** Begin **

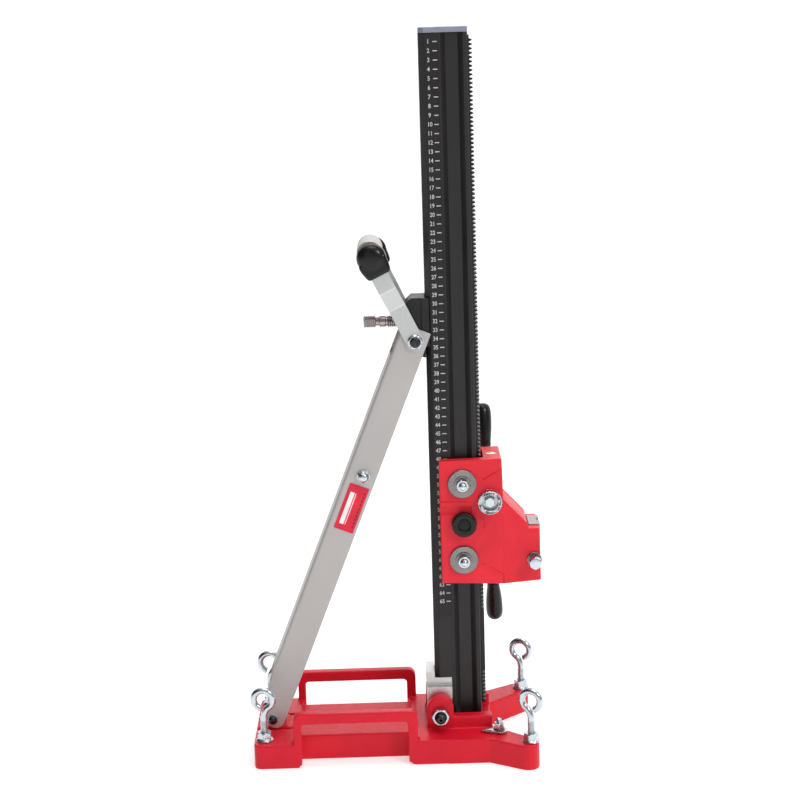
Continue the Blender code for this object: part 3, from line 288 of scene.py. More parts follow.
# ---------------------------------------------------------------- mesh helpers
def piece(name, shape, material, matrix=None, sharp=32):
    """An object from a bmesh in millimetres."""
    bmesh.ops.scale(shape, vec=(MM, MM, MM), verts=shape.verts)
    mesh = bpy.data.meshes.new(name)
    shape.to_mesh(mesh)
    shape.free()
    mesh.shade_smooth()
    mesh.set_sharp_from_angle(angle=math.radians(sharp))
    mesh.materials.append(material)
    made = bpy.data.objects.new(name, mesh)
    if matrix is not None:
        made.matrix_world = matrix
    LINK(made)
    return made


def loft(rings, closed=False):
    """A closed skin through rings of points; a ring of one point is a tip."""
    shape = bmesh.new()
    loops = [[shape.verts.new(point) for point in ring] for ring in rings]
    pairs = list(zip(loops, loops[1:]))
    if closed:
        pairs.append((loops[-1], loops[0]))
    for low, high in pairs:
        count = max(len(low), len(high))
        for here in range(count):
            after = here + 1
            corners = [low[here % len(low)], low[after % len(low)], high[after % len(high)],
                       high[here % len(high)]]
            corners = list(dict.fromkeys(corners))
            if len(corners) > 2:
                shape.faces.new(corners)
    for end in (loops[0], loops[-1]):
        if len(end) > 2 and not closed:
            shape.faces.new(end)
    bmesh.ops.recalc_face_normals(shape, faces=shape.faces)
    return shape


def hexed(across, limit=99.0):
    """A hexagon's radius at an angle, held under a round limit, as on a chamfered nut."""
    def radius(angle, _height):
        return min(across / 2 / math.cos((angle + TURN / 12) % (TURN / 6) - TURN / 12), limit)
    return radius


def threaded(radius, pitch, depth):
    def at(angle, height):
        return radius - depth * abs((height / pitch - angle / TURN) % 1 * 2 - 1)
    return at


def thread(radius, low, high, pitch=1.5, depth=0.7, per_turn=6):
    """Profile entries down a threaded stretch."""
    count = max(2, round((high - low) / pitch * per_turn))
    cut = threaded(radius, pitch, depth)
    return [(cut, high - (high - low) * index / count) for index in range(count + 1)]


def axis_matrix(base, axis, roll=0.0):
    turn = Vector(axis).to_track_quat("Z", "Y").to_matrix().to_4x4()
    return Matrix.Translation(Vector(base) * MM) @ turn @ Matrix.Rotation(roll, 4, "Z")


def turned(name, profile, base, axis, material, sides=60, closed=False, bevel=0.3, roll=0.0):
    """A turned piece from (radius, height) entries; a radius may be a function of the angle."""
    rings = []
    for radius, height in profile:
        if radius == 0:
            rings.append([(0, 0, height)])
            continue
        ring = []
        for index in range(sides):
            angle = TURN * index / sides
            here = radius(angle, height) if callable(radius) else radius
            ring.append((here * math.cos(angle), here * math.sin(angle), height))
        rings.append(ring)
    made = piece(name, loft(rings, closed), material, axis_matrix(base, axis, roll))
    return soften(made, bevel) if bevel else made


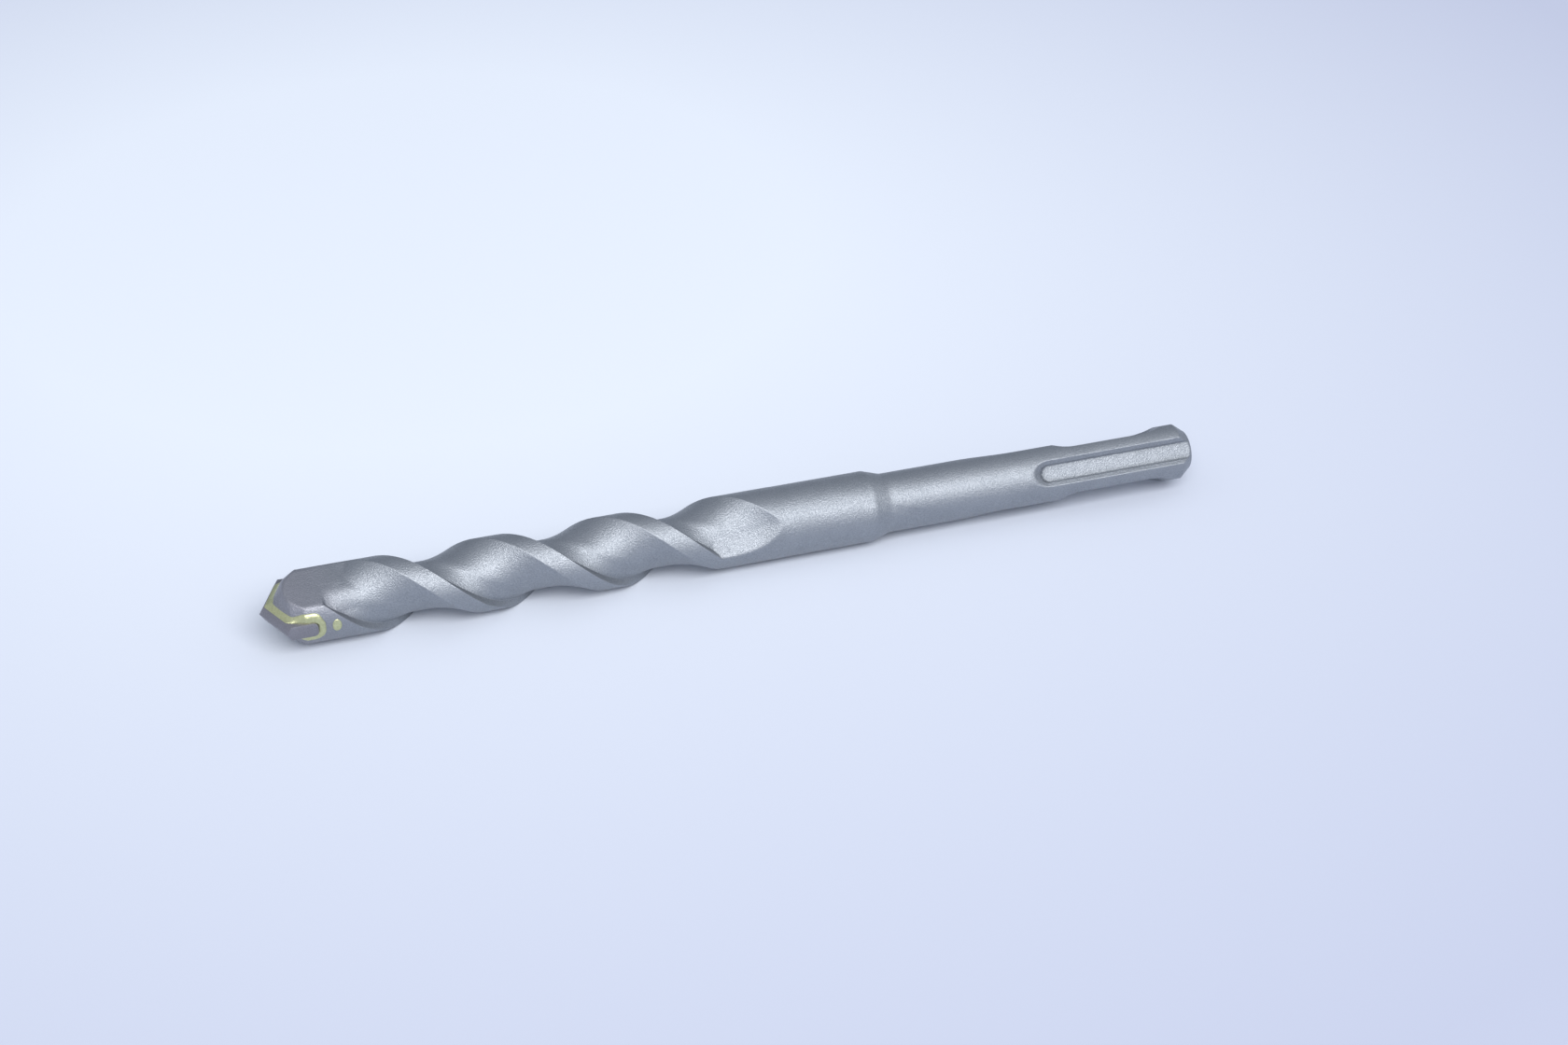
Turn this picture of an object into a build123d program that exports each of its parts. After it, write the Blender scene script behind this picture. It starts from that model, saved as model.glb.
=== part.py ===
"""Masonry drill bit with two helical flutes, a brazed carbide tip and a grooved hammer-drill shank.

The bit lies on its side. X runs from the cutting tip to the struck end, and Z is up.
Stations are distances from the tip along the bit's axis. Polar angles are measured round
the axis, from the front (-Y) upwards. All sizes are in millimetres and degrees.
"""
from build123d import *
from math import acos, atan2, cos, degrees, radians, sin, sqrt
import os

# Overall sizes
overall_length = 160
body_diameter = 12
shank_diameter = 10
collar_end = 101.6
shoulder_length = 3.1
profile_angle = 86.5

# Flutes, in cross-section
flute_lead = 40.2
core_diameter = 7.8
land_angle = 37
wall_lean = 8
core_arc = 60
heel_arc = 45
root_radius = 0.7
wall_angle_at_tip = 117

# Flutes, along the axis
flute_start = 9.6
entry_length = 1.5
entry_radius = 4.7
run_in_length = 8.7
run_in_radius = 3.6
flute_stop = 74.8
run_out_radius = 3.85
straight_run = 1.2
run_out_length = 10.4

# Nose of the body
nose_front = 0.9
nose_crown_radius = 2.6
nose_crown_station = 2.15
nose_dome_radius = 4.74
nose_dome_station = 4.2
nose_full_station = 6.5
nose_flat_distance = 4.24

# Carbide tip
tip_width = 12.6
tip_thickness = 2.6
tip_corner_station = 3.35
tip_rear_station = 8.3
tip_flank_drop = 0.75
tip_rear_radius = 0.8
tip_angle = -5.5

# Solder round the tip
solder_gap = 0.15
solder_band = 1.2
solder_depth = 0.5
solder_corner_radius = 2.2

# Solder spot on each land, behind the tip
spot_station = 11.3
spot_length = 1.5
spot_width = 2.4
spot_depth = 0.4

# Drive slots, open at the struck end
slot_angle = 34
slot_mouth_width = 4.75
slot_floor_width = 2.65
slot_floor_distance = 3.55
slot_floor_length = 28

# Locking grooves, closed at both ends, a quarter turn from the drive slots
groove_angle = slot_angle + 90
groove_width = 6.15
groove_floor_distance = 3.1
groove_front_station = 135.1
groove_front_ramp = 3.9
groove_rear_station = 156.1
groove_rear_ramp = 4.6

# Struck end
end_chamfer_length = 2.3
end_chamfer_depth = 1.8
end_edge_radius = 0.8

# Overlap of a cutting shape past the face that it cuts
cut_margin = 1

# Worked out from the sizes above
body_radius = body_diameter / 2
shank_radius = shank_diameter / 2
core_radius = core_diameter / 2
tip_radius = tip_width / 2
twist_rate = 360 / flute_lead
flute_angle = 180 - land_angle
clear = body_diameter

# Frame of the bit: origin at the tip, x to the front, y up, z from the struck end to the tip
bit = Plane(origin=(-overall_length / 2, 0, body_radius), x_dir=(0, -1, 0), z_dir=(-1, 0, 0))
axis = Axis(bit.origin, bit.z_dir)


def polar(radius, angle):
    return (radius * cos(radians(angle)), radius * sin(radians(angle)))


def across(distance, angle=0):
    """Cross-section at a distance from the tip, with its x at the polar angle."""
    return Plane(bit * Pos(0, 0, -distance) * Rot(0, 0, angle))


def along(angle):
    """Lengthwise section: x is the radius at the polar angle, y is the distance from the tip."""
    return Plane(origin=bit.origin, x_dir=across(0, angle).x_dir, z_dir=across(0, angle).y_dir)


def outside(radius, distance, angle):
    """Plane facing outwards at the polar angle, with its x towards the struck end."""
    outward = across(0, angle).x_dir
    origin = across(distance).origin + outward * radius
    return Plane(origin=origin, x_dir=-bit.z_dir, z_dir=outward)


def wall_angle(distance):
    """Polar angle of the steep flute wall's edge at a station."""
    return wall_angle_at_tip - twist_rate * distance


# Fluted bar: each flute has a steep wall in front and a long heel behind
run_out_end = flute_stop + run_out_length
bar_end = run_out_end + cut_margin
cut_start = flute_start - cut_margin
cut_end = bar_end + cut_margin
with BuildSketch(across(cut_start, wall_angle(cut_start))) as flute_section:
    wall_foot = Vector(polar(core_radius, wall_lean))
    wall_top = Vector(polar(body_radius, 0))
    with BuildLine():
        wall = Line(wall_top * 2 - wall_foot, wall_foot)
        core = CenterArc((0, 0), core_radius, wall_lean, core_arc)
        heel_end = polar(body_radius, flute_angle)
        heel = TangentArc(core @ 1, heel_end, tangent=core % 1, mode=Mode.PRIVATE)
        heel = JernArc(core @ 1, core % 1, heel.radius, heel_arc)
        Polyline(heel @ 1, (-clear, clear), (clear, clear), wall @ 0)
    make_face()
    fillet(flute_section.vertices().sort_by_distance(wall_foot)[0], radius=root_radius)

flat_half_angle = degrees(acos(nose_flat_distance / body_radius))
flat_angle = wall_angle(flute_start) + flat_half_angle
flat_end = (wall_angle_at_tip + flute_angle - flat_angle - flat_half_angle) / twist_rate
floor_half_angle = degrees(acos(run_out_radius / body_radius))
floor_angle = wall_angle(flute_stop) + floor_half_angle
web_length = land_angle / twist_rate


def flute_entry(turn):
    """Steel left standing behind each flat of the nose, until the flute's heel is clear of it."""
    with BuildPart() as standing:
        with BuildSketch(across(cut_start - cut_margin, flat_angle + turn)):
            with Locations((nose_flat_distance, 0)):
                Rectangle(2 * clear, 2 * clear, align=(Align.MAX, Align.MIN))
        extrude(amount=cut_start - cut_margin - flat_end)
    return standing.part


def flute_end(turn):
    """Steel left standing where a flute runs out: a straight floor that curves up to the surface."""
    with BuildPart() as standing:
        with BuildSketch(across(flute_stop)):
            Circle(clear)
        extrude(amount=flute_stop - cut_end - cut_margin)
        side = along(floor_angle + turn)
        with BuildSketch(side) as lift:
            with BuildLine():
                floor = Line((run_out_radius, flute_stop), (run_out_radius, flute_stop + straight_run))
                rise = TangentArc(floor @ 1, (body_radius, run_out_end), tangent=floor % 1)
                outlet = Line(rise @ 1, rise @ 1 + rise % 1 * clear)
                Polyline(outlet @ 1, ((outlet @ 1).X, flute_stop), floor @ 0)
            make_face()
        extrude(amount=2 * clear, dir=-side.z_dir, mode=Mode.SUBTRACT)
        revolve(lift.sketch, axis=axis, revolution_arc=flute_angle, mode=Mode.SUBTRACT)

        # Web that carries the last of the flute's wall down to nothing at the run-out's corner
        with BuildSketch(across(flute_stop - web_length, floor_angle + turn)):
            wall_corner = polar(body_radius, -floor_half_angle)
            Polygon((0, 0), (run_out_radius, 0), wall_corner, align=None)
        extrude(amount=-web_length - cut_margin)
    return standing.part


with BuildPart() as fluted_bar:
    with BuildSketch(across(flute_start)):
        Circle(body_radius)
    extrude(amount=flute_start - bar_end)
    for turn in (0, 180):
        twisted = Solid.extrude_linear_with_rotation(
            flute_section.sketch.face().rotate(axis, turn),
            center=across(cut_start).origin,
            normal=bit.z_dir * (cut_start - cut_end),
            angle=twist_rate * (cut_end - cut_start),
        )
        add(twisted - flute_entry(turn) - flute_end(turn), mode=Mode.SUBTRACT)

def nose_blank(inset=0):
    """Domed barrel with two flats, tapered behind to let the flutes run in, or set in all over."""
    with BuildPart() as nose:
        with BuildSketch(along(0)):
            Polygon(
                (0, nose_front + inset),
                (nose_crown_radius - inset, nose_crown_station + inset),
                (nose_dome_radius - inset, nose_dome_station + inset),
                (body_radius - inset, nose_full_station + inset),
                (body_radius - inset, flute_start),
                (entry_radius - inset, flute_start + entry_length),
                (run_in_radius - inset, flute_start + run_in_length),
                (0, flute_start + run_in_length),
                align=None,
            )
        revolve(axis=axis)
        with BuildSketch(across(0, flat_angle)):
            Rectangle(2 * (nose_flat_distance - inset), 2 * body_diameter)
        extrude(amount=-2 * (flute_start + run_in_length), mode=Mode.INTERSECT)
    return nose.part


# Plain length: collar, shoulder and shank
with BuildPart() as plain_length:
    with BuildSketch(along(profile_angle)):
        with BuildLine():
            Polyline(
                (0, bar_end),
                (body_radius, bar_end),
                (body_radius, collar_end),
                (shank_radius, collar_end + shoulder_length),
                (shank_radius, overall_length - end_chamfer_length),
                (shank_radius - end_chamfer_depth, overall_length),
                (0, overall_length),
                close=True,
            )
        end_face = make_face()
        end_rim = (shank_radius - end_chamfer_depth, overall_length)
        fillet(end_face.vertices().sort_by_distance(end_rim)[0], radius=end_edge_radius)
    revolve(axis=axis)

    # Drive slots with sloping walls and a round inner end
    mouth_distance = sqrt(shank_radius**2 - (slot_mouth_width / 2) ** 2)
    wall_spread = (slot_mouth_width - slot_floor_width) / 2
    slot_wall_angle = degrees(atan2(wall_spread, mouth_distance - slot_floor_distance))
    slot_round_centre = overall_length - slot_floor_length + slot_floor_width / 2
    slot_straight = overall_length + cut_margin - slot_round_centre
    for turn in (0, 180):
        with BuildSketch(outside(slot_floor_distance, slot_round_centre, slot_angle + turn)):
            Rectangle(slot_straight, slot_floor_width, align=(Align.MIN, Align.CENTER))
            Circle(slot_floor_width / 2)
        extrude(
            amount=shank_radius - slot_floor_distance + cut_margin,
            taper=-slot_wall_angle,
            mode=Mode.SUBTRACT,
        )

    # Locking grooves: shallow round-bottomed hollows with ramped ends
    lip_distance = sqrt(shank_radius**2 - (groove_width / 2) ** 2)
    groove_sag = lip_distance - groove_floor_distance
    groove_radius = ((groove_width / 2) ** 2 + groove_sag**2) / (2 * groove_sag)
    groove_centre = groove_floor_distance + groove_radius
    for turn in (0, 180):
        side = along(groove_angle + turn)
        with BuildSketch(side):
            with BuildLine():
                groove_floor = Line(
                    (groove_floor_distance, groove_front_station + groove_front_ramp),
                    (groove_floor_distance, groove_rear_station - groove_rear_ramp),
                )
                TangentArc(
                    groove_floor @ 0,
                    (shank_radius, groove_front_station),
                    tangent=-(groove_floor % 0),
                )
                TangentArc(
                    groove_floor @ 1,
                    (shank_radius, groove_rear_station),
                    tangent=groove_floor % 1,
                )
                Polyline(
                    (shank_radius, groove_front_station),
                    (groove_centre, groove_front_station),
                    (groove_centre, groove_rear_station),
                    (shank_radius, groove_rear_station),
                )
            make_face()
        revolve(
            axis=Axis(side.from_local_coords((groove_centre, 0, 0)), side.y_dir),
            mode=Mode.SUBTRACT,
        )


def tip_prism(margin, corner_radius, reach):
    """Bar along the tip's width, as thick and deep as the tip plus a margin, round at the rear."""
    with BuildPart() as prism:
        with BuildSketch(along(tip_angle + 90)):
            RectangleRounded(
                tip_thickness + 2 * margin,
                2 * (tip_rear_station + margin),
                corner_radius,
            )
        extrude(amount=reach, both=True)
    return prism.part


pocket = tip_prism(solder_gap, tip_rear_radius + solder_gap, clear)
solder_mouth = tip_prism(solder_band, solder_corner_radius, clear) - nose_blank(solder_depth)

# Oval pins outwards from the bottom of each solder spot
with BuildPart() as spot_pins:
    for turn in (0, 180):
        with BuildSketch(outside(body_radius - spot_depth, spot_station, tip_angle + turn)):
            Ellipse(spot_length / 2, spot_width / 2)
        extrude(amount=2 * spot_depth)

# Carbide tip: a plate with a four-sided roof, ground round to the cutting diameter
with BuildPart() as carbide_tip:
    add(tip_prism(0, tip_rear_radius, clear))
    with BuildSketch(across(0)):
        Circle(tip_radius)
    extrude(amount=-2 * tip_rear_station, mode=Mode.INTERSECT)
    roof_height = 2 * tip_rear_station
    roof_half_width = roof_height * tip_radius / tip_corner_station
    roof_half_thickness = roof_height * tip_thickness / 2 / tip_flank_drop
    with BuildSketch(across(roof_height, tip_angle)) as roof_base:
        Polygon(
            (roof_half_width, 0),
            (0, roof_half_thickness),
            (-roof_half_width, 0),
            (0, -roof_half_thickness),
        )
    loft([roof_base.sketch.face(), Vertex(bit.origin)], mode=Mode.INTERSECT)
carbide_tip.part.label = "carbide_tip"

# Nose with the pocket for the tip
with BuildPart() as nose:
    add(nose_blank())
    add([pocket, solder_mouth], mode=Mode.SUBTRACT)

# Body: plain length, fluted bar and nose as one piece of steel
with BuildPart() as drill_body:
    add(plain_length.part)
    add(fluted_bar.part)
    add(nose.part)
    add(spot_pins.part, mode=Mode.SUBTRACT)
drill_body.part.label = "drill_body"

# Solder seam: fills the pocket round the tip, and shows as a band at its mouth
with BuildPart() as braze_seam:
    add([pocket, solder_mouth])
    add(nose_blank(), mode=Mode.INTERSECT)
    add(carbide_tip.part, mode=Mode.SUBTRACT)
braze_seam.part.label = "braze_seam"

# Solder spots, level with the lands
with BuildPart() as braze_spots:
    add(spot_pins.part)
    with BuildSketch(across(spot_station - spot_length)):
        Circle(body_radius)
    extrude(amount=-2 * spot_length, mode=Mode.INTERSECT)
braze_spots.part.label = "braze_spots"

os.makedirs("parts", exist_ok=True)
for piece in (drill_body, carbide_tip, braze_seam, braze_spots):
    export_step(piece.part, f"parts/{piece.part.label}.step")
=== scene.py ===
"""Looks of the masonry drill bit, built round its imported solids.

The bit lies along X with its tip at -X. Shapes are worked out in millimetres and degrees:
a station is the distance from the tip along the axis, and a polar angle runs round the axis
from the front (-Y) upwards. Meshes are made in metres.
"""

from math import cos, pi, radians, sin

import bmesh
import bpy
import numpy as np
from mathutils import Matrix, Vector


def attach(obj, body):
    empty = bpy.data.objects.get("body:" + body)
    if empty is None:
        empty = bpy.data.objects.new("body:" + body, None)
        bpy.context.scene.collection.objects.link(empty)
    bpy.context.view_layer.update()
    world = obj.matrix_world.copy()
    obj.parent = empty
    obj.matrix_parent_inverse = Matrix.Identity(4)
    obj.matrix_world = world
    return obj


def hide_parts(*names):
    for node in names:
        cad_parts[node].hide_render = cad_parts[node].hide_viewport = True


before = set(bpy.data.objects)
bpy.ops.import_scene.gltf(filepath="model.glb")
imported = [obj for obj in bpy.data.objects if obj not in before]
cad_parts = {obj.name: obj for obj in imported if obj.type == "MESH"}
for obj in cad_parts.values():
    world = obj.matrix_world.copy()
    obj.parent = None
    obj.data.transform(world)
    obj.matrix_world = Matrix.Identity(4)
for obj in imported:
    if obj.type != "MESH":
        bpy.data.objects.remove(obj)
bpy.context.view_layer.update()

# Body sizes
LENGTH = 160.0
BODY_R = 6.0
SHANK_R = 5.0
COLLAR_END = 101.6
SHOULDER_END = 104.7

# Flutes in cross-section: a steep wall, a root that falls to the round core, and a heel up to the land
CORE_R = 3.9
LAND = 37.0
WALL_LEAN = 4.0
CORE_ARC = 60.0
ROOT_RISE = 0.9
ROOT_ARC = 42.0
ROOT_BLEND = 0.3

# Flutes along the axis
LEAD = 40.2
WALL_AT_TIP = 117.0
FLUTE_START = 9.6
FLUTE_STOP = 74.8
RUN_OUT_R = 3.85
RUN_OUT_FLAT = 76.0
RUN_OUT_END = 85.2
HELIX_END = 86.0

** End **

» **What is asked**:
Reproduce only the lines from the one containing "# Solder spots, level with the lands" through the one containing "if empty is", inclusive of both.

» **Written response**:
# Solder spots, level with the lands
with BuildPart() as braze_spots:
    add(spot_pins.part)
    with BuildSketch(across(spot_station - spot_length)):
        Circle(body_radius)
    extrude(amount=-2 * spot_length, mode=Mode.INTERSECT)
braze_spots.part.label = "braze_spots"

os.makedirs("parts", exist_ok=True)
for piece in (drill_body, carbide_tip, braze_seam, braze_spots):
    export_step(piece.part, f"parts/{piece.part.label}.step")
=== scene.py ===
"""Looks of the masonry drill bit, built round its imported solids.

The bit lies along X with its tip at -X. Shapes are worked out in millimetres and degrees:
a station is the distance from the tip along the axis, and a polar angle runs round the axis
from the front (-Y) upwards. Meshes are made in metres.
"""

from math import cos, pi, radians, sin

import bmesh
import bpy
import numpy as np
from mathutils import Matrix, Vector


def attach(obj, body):
    empty = bpy.data.objects.get("body:" + body)
    if empty is None:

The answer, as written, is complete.